The interesting decision is when notto click. Every nudge perturbs a trajectory you’ve already half-planned in your head. Resist the urge to over-correct. The bullet was already going to ricochet into that target on its next bounce — let it.
The math
The bullet moves at constant speed and reflects perfectly off each wall. On click, I take the angle from bullet to cursor, compare it to the current heading, and rotate by min(60°, |Δθ|)in the direction of the cursor. So a single click carves at most a 60° arc; reversing the bullet end-to-end takes three clicks at minimum, gated by a small cooldown so you can’t mash your way out of a bad situation.

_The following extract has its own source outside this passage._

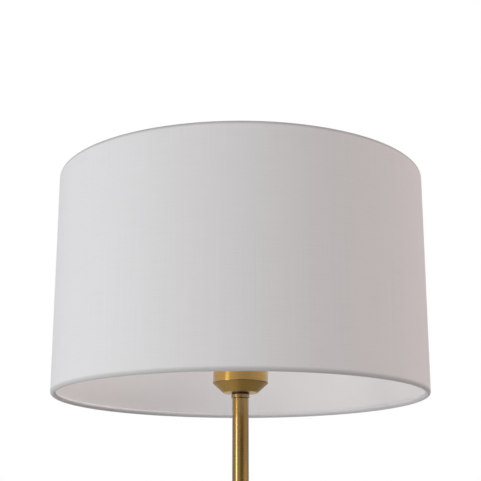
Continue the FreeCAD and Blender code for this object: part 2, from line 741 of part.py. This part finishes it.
PIECES = {
    "base_cover": base_cover,
    "base_weight": base_weight,
    "base_pad": base_pad,
    "base_flange": base_flange,
    "base_nipple": base_nipple,
    "base_nut": base_nut,
    "base_washer": base_washer,
    "cord_grommet": cord_grommet,
    "pole_lower": lambda: pole_tube(0),
    "pole_middle": lambda: pole_tube(1),
    "pole_upper": lambda: pole_tube(2),
    "pole_inserts": pole_inserts,
    "joint_nipple_lower": lambda: joint_nipple(1),
    "joint_nipple_upper": lambda: joint_nipple(2),
    "pole_top_collar": pole_top_collar,
    "neck_washer": neck_washer,
    "socket_cup": socket_cup,
    "cup_lock_washer": cup_lock_washer,
    "cup_nut": cup_nut,
    "head_nipple": head_nipple,
    "cup_cover_ring": cup_cover_ring,
    "holder_base": holder_base,
    "holder_grub_screw": holder_grub_screw,
    "holder_contact_block": holder_contact_block,
    "holder_screw_shell": holder_screw_shell,
    "holder_centre_contact": holder_centre_contact,
    "holder_terminals": holder_terminals,
    "holder_terminal_screws": holder_terminal_screws,
    "holder_skirt": holder_skirt,
    "inner_flex": inner_flex,
    "holder_wires": holder_wires,
    "shade_clamp_ring": shade_clamp_ring,
    "bulb_contact": bulb_contact,
    "bulb_insulator": bulb_insulator,
    "bulb_cap": bulb_cap,
    "bulb_housing": bulb_housing,
    "bulb_diffuser": bulb_diffuser,
    "bulb_led_board": bulb_led_board,
    "bulb_driver": bulb_driver,
    "shade_fabric": shade_fabric,
    "shade_liner": shade_liner,
    "shade_bottom_ring": shade_bottom_ring,
    "shade_top_ring": shade_top_ring,
    "spider_hub": spider_hub,
    "spider_arms": spider_arms,
}


def main():
    os.makedirs("parts", exist_ok=True)
    for name, build in PIECES.items():
        shape = build()
        solids = shape.Solids
        sound = all(solid.isValid() and solid.Volume > 0 for solid in solids)
        print(f"{name}: {len(solids)} solid(s), {shape.Volume / 1000:.3f} cm3, {'ok' if sound else 'BAD'}")
        shape.exportStep(f"parts/{name}.step")


main()
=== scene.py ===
import json
import math

import bpy
import numpy as np
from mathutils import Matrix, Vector


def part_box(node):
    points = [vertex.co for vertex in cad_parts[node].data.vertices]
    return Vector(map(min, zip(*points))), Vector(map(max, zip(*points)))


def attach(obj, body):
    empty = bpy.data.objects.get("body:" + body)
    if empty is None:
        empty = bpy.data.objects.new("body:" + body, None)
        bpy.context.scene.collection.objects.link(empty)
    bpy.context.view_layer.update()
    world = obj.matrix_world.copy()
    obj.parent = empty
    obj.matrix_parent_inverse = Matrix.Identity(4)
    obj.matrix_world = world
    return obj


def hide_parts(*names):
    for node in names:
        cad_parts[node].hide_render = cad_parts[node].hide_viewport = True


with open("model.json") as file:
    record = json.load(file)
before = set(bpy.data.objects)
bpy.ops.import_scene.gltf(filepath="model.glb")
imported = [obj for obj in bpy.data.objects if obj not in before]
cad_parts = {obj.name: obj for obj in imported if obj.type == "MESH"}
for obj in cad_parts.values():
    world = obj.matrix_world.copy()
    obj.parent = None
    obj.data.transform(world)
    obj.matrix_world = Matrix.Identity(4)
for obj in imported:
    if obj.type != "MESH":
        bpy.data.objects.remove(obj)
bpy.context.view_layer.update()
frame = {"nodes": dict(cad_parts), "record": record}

MM = 0.001


# ---- Measures read from the frame ----
def node_radius(node):
    """Half of a round upright node's width."""
    low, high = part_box(node)
    return (high.y - low.y) / 2


SHADE_LOW, SHADE_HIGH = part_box("shade_fabric")
SHADE_RADIUS = node_radius("shade_fabric")
WIRE_LOW, WIRE_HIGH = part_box("shade_bottom_ring")
WIRE_RADIUS = (WIRE_HIGH.z - WIRE_LOW.z) / 2
HEM_RADIUS = WIRE_LOW.z - SHADE_LOW.z + WIRE_RADIUS
HEM_CIRCLE = SHADE_RADIUS - HEM_RADIUS
GIRTH = 2 * math.pi * SHADE_RADIUS
NECK_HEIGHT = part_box("pole_top_collar")[1].z
COLLAR_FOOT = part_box("pole_upper")[1].z
CUP_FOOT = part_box("socket_cup")[0].z
CONE_HEIGHT = 11 * MM  # the cup's cone, from its foot to its shoulder
CUP_SHOULDER = CUP_FOOT + CONE_HEIGHT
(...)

Targets fade after a few seconds (less time as the run progresses). Hazards spawn at a point and grow outward to a capped radius, then sit there for a while before shrinking out. Hitting a fully-formed hazard ends the run; clipping one in its first half-second doesn’t, which gives you a beat to bend away from a bad spawn.
What I’m unsure about
Whether the bend size is right. 60° feels powerful enough to rescue a doomed run but small enough that you can’t just click frantically and live. Playtesting this honestly — well, I’m the only playtester so far, and I designed the bend, so my proprioception is biased toward thinking my own touch is correct.
In a line
Canvas physics game. A persistent bullet ricochets off every wall at constant speed; clicks rotate its heading toward the cursor with a hard 60° cap and a small cooldown. Targets fade, hazards grow, difficulty ramps with elapsed time.